The values of the French Revolution are those of every radical revolutionary movement that succeeded it, including the one currently dismantling the basic institutions of American society and culture. But there are few historians of the Revolution who can be trusted to avoid propagandizing for it as they write about it. Pierre Gaxotte’s splendidly literate account, long out of print and almost impossible to find in English, expertly covers the stock ground of history—the events from the siege of the Bastille to Bonaparte’s seizure of power—in a political-philosophical framework that puts those events in the proper moral light.

The authority of the Ancien Régime was the result of long centuries of painstaking institution-building. But the ideology of the philosophes and their later, still more radical descendants rejected it based on the flimsiest of rationalist prejudices and misconceptions about human nature.

Even those familiar with the basic facts can learn from Gaxotte’s discussion of the causes of the Revolution. A great lie undergirded by generations of progressivist historians would have it that France was economically and politically crumbling in 1789, and that the Ancien Régime was utterly incapable of commanding the respect of its subjects. But the clearest evidence of popular support for the monarchy and the Church is in the widespread armed resistance that rose up against the Revolution.

The peasants rose up because God and King reached deeply into their lives symbolically and spiritually, providing a kind of sustenance that human beings crave as much as food, and that only those in the grips of a narrow, fanatical utopianism could fail to comprehend.
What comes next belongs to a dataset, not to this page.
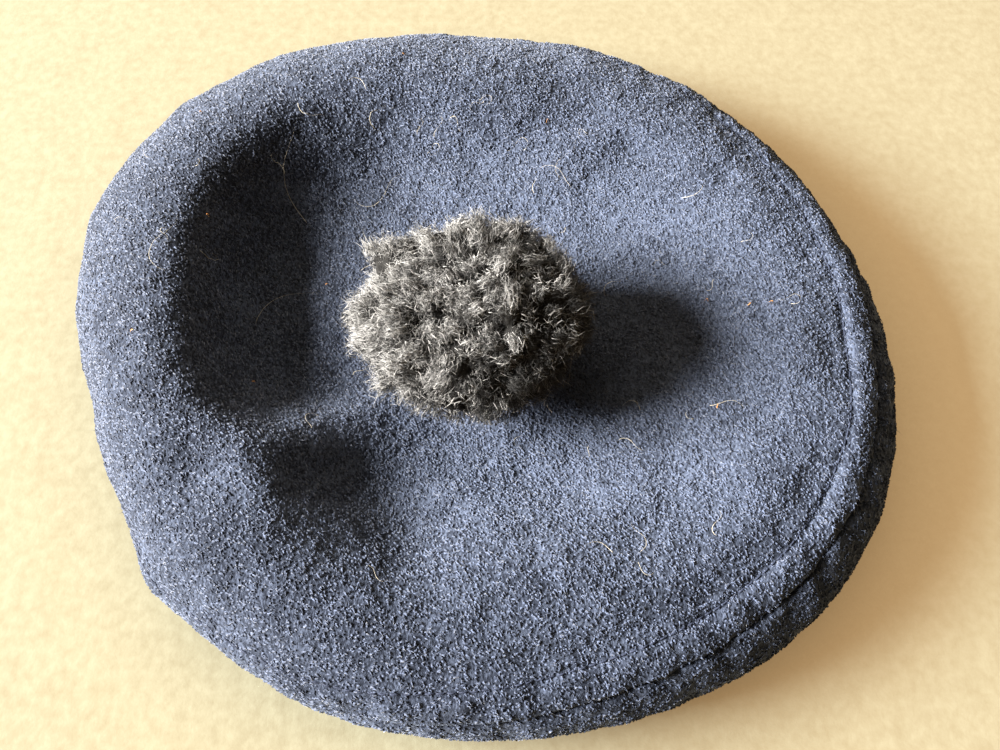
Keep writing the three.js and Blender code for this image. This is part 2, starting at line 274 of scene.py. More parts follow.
def painted_rim_shade(tree, value, amount):
    """Takes an amount off a value towards the rim as painted shade, so the cloth is painted palest round the
    middle of the painted light.
    """
    where = node(tree, "ShaderNodeTexCoord")
    away = node(tree, "ShaderNodeVectorMath", operation="LENGTH")
    flat = node(tree, "ShaderNodeMapping", Location=(-PAINTED_LIGHT_MIDDLE[0] * MM, -PAINTED_LIGHT_MIDDLE[1] * MM, 0),
                Scale=(1, 1, 0))
    tree.links.new(where.outputs["Object"], flat.inputs["Vector"])
    tree.links.new(flat.outputs["Vector"], away.inputs[0])
    share = node(tree, "ShaderNodeMapRange", From_Min=0.05, From_Max=0.13, To_Min=0.0, To_Max=-amount)
    tree.links.new(away.outputs["Value"], share.inputs["Value"])
    total = node(tree, "ShaderNodeMath", operation="ADD")
    tree.links.new(value.outputs[0], total.inputs[0])
    tree.links.new(share.outputs[0], total.inputs[1])
    return total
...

The truth is that France under Louis XVI was a rich country. That wealth extended, albeit unequally, even to most of those at the bottom of the social hierarchy. Such is the precariousness of all human order, even while relatively stable and prosperous; administrative missteps, coupled with the frivolous flirtation of elites with exciting, foolhardy political ideas, can bring it down.
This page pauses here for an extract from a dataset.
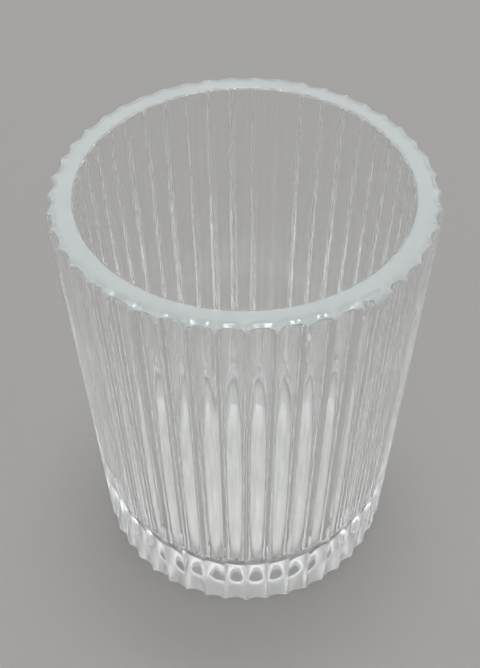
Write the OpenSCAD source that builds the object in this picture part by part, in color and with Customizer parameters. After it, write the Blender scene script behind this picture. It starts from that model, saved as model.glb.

Gaxotte strikes hard at the corrosive effect that American ideas and the American statesmen who embodied and preached them had on pre-revolutionary French society. Our own mythological attachment to some of these founding ideas and individuals notwithstanding, it cannot be denied that the individualist, Protestant fervor of what historian Gregg Frazer aptly named “theistic rationalism” has worked as a solvent to dissolve much of the social glue holding Western civilization together over the centuries. American conservatives who want to get down to brass tacks will have to reckon with what Gaxotte reveals.